As a retailer, Liquorland has one of the more complex product mixes with around 300 products being on promotion in any one 4-week cycle. These range from simple price promotions to add-on offers to win travel incentives or prizes. ‘Basically, we call for submissions from our suppliers for each cycle and then our merchandising team select from those,’ Angela explains.
In the entertainment business, film distributors offer ‘lots of free stuff,’ says Peter McConnell of Civic Video. ‘Jackets, T-shirts, DVDs and so on – that enables us to do a lot of rent-and-win prize promotions. These are co-ordinated nationally but we consult our Franchise Advisory Council. Generally there’s a prize to be won in every store; franchisees like that and sometimes you get some publicity out of it, too. We also run major national campaigns like scratch-and-win promotions where a lot of our suppliers contribute: people like Streets, Bluebird and Coca-Cola.’
And prizes are an important part of the marketing mix at Green Acres, too. ‘Because we are a national company and the leading brand, we get quite a few opportunities to provide our services for prize promotions,’ Andrew says. ‘If we associate with the right brands, that adds to our credibility and gives us a share of media exposure. The franchisee who provides the service to the winner gets paid in full out of the marketing fund – there’s no other way to do it, we’ve found.’
Top line versus bottom line
So how about the ‘top line versus bottom line’ debate?
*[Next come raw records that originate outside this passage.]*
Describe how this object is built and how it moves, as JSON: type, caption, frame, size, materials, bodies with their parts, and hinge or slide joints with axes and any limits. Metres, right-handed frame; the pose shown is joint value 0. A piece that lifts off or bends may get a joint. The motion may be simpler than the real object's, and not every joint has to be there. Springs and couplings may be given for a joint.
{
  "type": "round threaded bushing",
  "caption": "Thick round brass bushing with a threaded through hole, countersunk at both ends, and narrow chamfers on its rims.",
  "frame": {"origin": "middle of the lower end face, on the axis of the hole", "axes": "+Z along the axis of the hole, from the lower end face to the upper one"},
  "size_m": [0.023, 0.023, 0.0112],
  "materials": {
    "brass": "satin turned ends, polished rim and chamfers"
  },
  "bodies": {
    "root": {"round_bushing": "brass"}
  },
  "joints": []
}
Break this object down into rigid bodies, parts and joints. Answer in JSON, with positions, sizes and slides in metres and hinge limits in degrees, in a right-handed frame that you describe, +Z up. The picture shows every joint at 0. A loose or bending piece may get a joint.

Are franchisors really happy to build sales at the expense of franchisees’ profitability?
‘I think it’s always something we’re conscious of in structuring promotions,’ says Angela Butler. ‘We know, for example, that if you structure your promotional offers across a range of, say, 10-30% on specific products it has less impact on gross profit than an across-the-board discount. It’s possible to place too much emphasis on gross profit rather than on increasing overall sales. In sales periods, franchisees may take a hit on gross profit but if you get it right, the rise in foot traffic more than compensates in actual dollar terms.’
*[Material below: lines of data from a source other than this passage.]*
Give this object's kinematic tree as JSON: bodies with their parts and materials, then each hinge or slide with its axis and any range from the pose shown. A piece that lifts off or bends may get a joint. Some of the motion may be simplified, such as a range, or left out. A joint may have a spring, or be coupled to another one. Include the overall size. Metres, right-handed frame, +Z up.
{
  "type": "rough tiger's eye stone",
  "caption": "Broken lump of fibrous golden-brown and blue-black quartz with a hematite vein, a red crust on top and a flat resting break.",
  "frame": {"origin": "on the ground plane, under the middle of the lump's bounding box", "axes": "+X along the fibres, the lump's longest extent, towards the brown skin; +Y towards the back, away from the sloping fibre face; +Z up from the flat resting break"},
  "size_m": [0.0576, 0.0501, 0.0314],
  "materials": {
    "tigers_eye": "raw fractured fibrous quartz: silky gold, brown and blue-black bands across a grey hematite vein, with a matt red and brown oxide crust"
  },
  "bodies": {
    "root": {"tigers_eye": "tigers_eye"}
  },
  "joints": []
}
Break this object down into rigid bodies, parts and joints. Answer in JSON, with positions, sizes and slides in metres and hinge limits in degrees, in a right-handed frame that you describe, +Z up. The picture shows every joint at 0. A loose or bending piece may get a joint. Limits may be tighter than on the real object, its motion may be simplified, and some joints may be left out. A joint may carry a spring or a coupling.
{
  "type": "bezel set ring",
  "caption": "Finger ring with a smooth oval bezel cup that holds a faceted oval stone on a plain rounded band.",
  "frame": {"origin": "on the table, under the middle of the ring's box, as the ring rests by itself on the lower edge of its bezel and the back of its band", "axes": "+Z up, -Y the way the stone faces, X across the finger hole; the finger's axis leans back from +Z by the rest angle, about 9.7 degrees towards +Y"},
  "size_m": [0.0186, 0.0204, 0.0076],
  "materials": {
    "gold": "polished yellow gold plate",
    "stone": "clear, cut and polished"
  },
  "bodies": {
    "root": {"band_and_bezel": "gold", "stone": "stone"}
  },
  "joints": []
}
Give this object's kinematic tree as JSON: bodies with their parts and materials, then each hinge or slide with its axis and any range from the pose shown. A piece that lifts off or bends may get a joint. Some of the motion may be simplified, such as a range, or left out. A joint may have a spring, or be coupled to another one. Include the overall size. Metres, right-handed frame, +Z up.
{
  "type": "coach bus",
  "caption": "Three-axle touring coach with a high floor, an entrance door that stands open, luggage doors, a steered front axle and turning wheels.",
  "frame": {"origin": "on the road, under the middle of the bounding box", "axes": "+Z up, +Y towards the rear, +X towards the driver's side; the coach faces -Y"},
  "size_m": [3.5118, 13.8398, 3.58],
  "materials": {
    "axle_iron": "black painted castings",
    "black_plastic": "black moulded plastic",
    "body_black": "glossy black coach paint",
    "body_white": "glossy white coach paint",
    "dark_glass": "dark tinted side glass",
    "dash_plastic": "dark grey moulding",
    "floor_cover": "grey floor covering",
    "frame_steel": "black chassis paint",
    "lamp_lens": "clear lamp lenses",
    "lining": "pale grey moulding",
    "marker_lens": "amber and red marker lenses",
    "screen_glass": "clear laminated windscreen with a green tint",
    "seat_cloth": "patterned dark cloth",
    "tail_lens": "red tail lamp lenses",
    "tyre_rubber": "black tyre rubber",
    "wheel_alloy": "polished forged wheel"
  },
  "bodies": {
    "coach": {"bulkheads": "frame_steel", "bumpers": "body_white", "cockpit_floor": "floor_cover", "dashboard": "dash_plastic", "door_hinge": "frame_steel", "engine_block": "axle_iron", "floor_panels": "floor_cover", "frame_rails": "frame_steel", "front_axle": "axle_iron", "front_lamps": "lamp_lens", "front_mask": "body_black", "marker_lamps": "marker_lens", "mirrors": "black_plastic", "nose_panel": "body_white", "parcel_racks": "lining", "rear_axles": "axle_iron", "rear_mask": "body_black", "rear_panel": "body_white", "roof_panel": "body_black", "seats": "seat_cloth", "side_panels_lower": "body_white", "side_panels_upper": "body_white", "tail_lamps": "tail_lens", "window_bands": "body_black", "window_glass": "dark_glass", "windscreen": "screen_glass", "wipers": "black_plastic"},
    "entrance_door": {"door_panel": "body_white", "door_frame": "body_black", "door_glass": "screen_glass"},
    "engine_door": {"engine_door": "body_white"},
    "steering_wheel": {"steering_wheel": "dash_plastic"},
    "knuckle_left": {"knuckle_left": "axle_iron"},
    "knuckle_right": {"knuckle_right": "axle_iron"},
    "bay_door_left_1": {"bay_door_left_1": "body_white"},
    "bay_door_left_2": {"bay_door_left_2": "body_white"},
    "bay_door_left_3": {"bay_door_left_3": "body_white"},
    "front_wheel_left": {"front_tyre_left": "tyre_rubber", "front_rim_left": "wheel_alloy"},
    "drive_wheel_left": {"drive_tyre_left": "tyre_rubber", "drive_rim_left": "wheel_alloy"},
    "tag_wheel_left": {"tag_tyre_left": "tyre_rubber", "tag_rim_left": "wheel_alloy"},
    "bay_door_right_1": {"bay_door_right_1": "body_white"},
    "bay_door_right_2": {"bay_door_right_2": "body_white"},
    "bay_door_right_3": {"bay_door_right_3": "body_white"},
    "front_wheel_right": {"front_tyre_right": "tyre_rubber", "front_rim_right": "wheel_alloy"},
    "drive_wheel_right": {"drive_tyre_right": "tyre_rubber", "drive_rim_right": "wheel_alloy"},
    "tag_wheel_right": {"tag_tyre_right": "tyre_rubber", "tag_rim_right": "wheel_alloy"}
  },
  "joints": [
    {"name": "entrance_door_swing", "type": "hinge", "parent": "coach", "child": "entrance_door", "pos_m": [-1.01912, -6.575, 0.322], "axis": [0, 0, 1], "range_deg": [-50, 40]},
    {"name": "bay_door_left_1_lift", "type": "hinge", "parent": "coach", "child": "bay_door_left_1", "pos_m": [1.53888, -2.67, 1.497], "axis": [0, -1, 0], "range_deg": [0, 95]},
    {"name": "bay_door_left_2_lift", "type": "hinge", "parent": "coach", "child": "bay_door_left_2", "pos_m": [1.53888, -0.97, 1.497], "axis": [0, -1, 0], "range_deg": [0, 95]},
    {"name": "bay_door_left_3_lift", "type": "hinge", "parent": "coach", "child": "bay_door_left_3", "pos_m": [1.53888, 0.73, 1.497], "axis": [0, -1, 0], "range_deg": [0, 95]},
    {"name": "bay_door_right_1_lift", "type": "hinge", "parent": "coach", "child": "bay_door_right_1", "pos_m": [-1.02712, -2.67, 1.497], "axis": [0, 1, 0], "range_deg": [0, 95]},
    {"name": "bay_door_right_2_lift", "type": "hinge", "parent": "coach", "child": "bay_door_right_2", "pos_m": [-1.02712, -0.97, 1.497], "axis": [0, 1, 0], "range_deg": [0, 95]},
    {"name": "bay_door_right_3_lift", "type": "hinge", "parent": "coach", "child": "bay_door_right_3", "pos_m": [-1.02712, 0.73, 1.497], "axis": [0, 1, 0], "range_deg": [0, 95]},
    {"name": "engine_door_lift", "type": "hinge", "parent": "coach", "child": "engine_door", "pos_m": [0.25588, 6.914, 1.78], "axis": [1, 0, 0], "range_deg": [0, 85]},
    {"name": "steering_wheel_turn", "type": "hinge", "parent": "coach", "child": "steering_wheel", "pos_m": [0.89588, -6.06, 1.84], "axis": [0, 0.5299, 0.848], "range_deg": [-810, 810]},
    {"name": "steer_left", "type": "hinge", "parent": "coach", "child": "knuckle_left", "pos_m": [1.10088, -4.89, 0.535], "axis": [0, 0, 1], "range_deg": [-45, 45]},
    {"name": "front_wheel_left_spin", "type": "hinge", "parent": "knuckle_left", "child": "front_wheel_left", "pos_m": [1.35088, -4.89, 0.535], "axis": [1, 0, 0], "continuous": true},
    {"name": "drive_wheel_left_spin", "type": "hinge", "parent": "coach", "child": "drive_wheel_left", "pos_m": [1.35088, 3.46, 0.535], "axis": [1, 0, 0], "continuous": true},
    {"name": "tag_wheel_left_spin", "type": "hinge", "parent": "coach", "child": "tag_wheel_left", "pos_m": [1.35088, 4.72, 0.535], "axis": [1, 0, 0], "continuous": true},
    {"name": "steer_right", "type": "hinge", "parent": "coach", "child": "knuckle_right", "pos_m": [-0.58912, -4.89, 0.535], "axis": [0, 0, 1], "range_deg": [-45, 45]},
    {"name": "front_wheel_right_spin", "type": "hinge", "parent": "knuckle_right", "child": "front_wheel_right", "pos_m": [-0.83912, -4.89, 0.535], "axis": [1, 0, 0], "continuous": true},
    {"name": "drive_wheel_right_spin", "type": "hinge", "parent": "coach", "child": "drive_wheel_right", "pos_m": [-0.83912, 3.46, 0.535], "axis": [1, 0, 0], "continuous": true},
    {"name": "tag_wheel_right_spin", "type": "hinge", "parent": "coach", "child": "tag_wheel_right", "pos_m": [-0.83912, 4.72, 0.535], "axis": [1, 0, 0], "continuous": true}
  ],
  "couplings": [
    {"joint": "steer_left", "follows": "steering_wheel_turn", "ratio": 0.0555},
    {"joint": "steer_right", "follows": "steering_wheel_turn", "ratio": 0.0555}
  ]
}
Peter McConnell agrees that franchisors need to be careful. ‘You need to understand your franchisees’ needs and concerns and consult them on a regular basis. We’ve found that transparency is the key. Explain what you’re receiving and what you’re spending where and why. Ask people what they think and tell them what results you get. You won’t get it right all the time – and you’ll never get 100% of franchisees happy all the time – but you’ll get better results for everyone. And that’s what it’s all about.’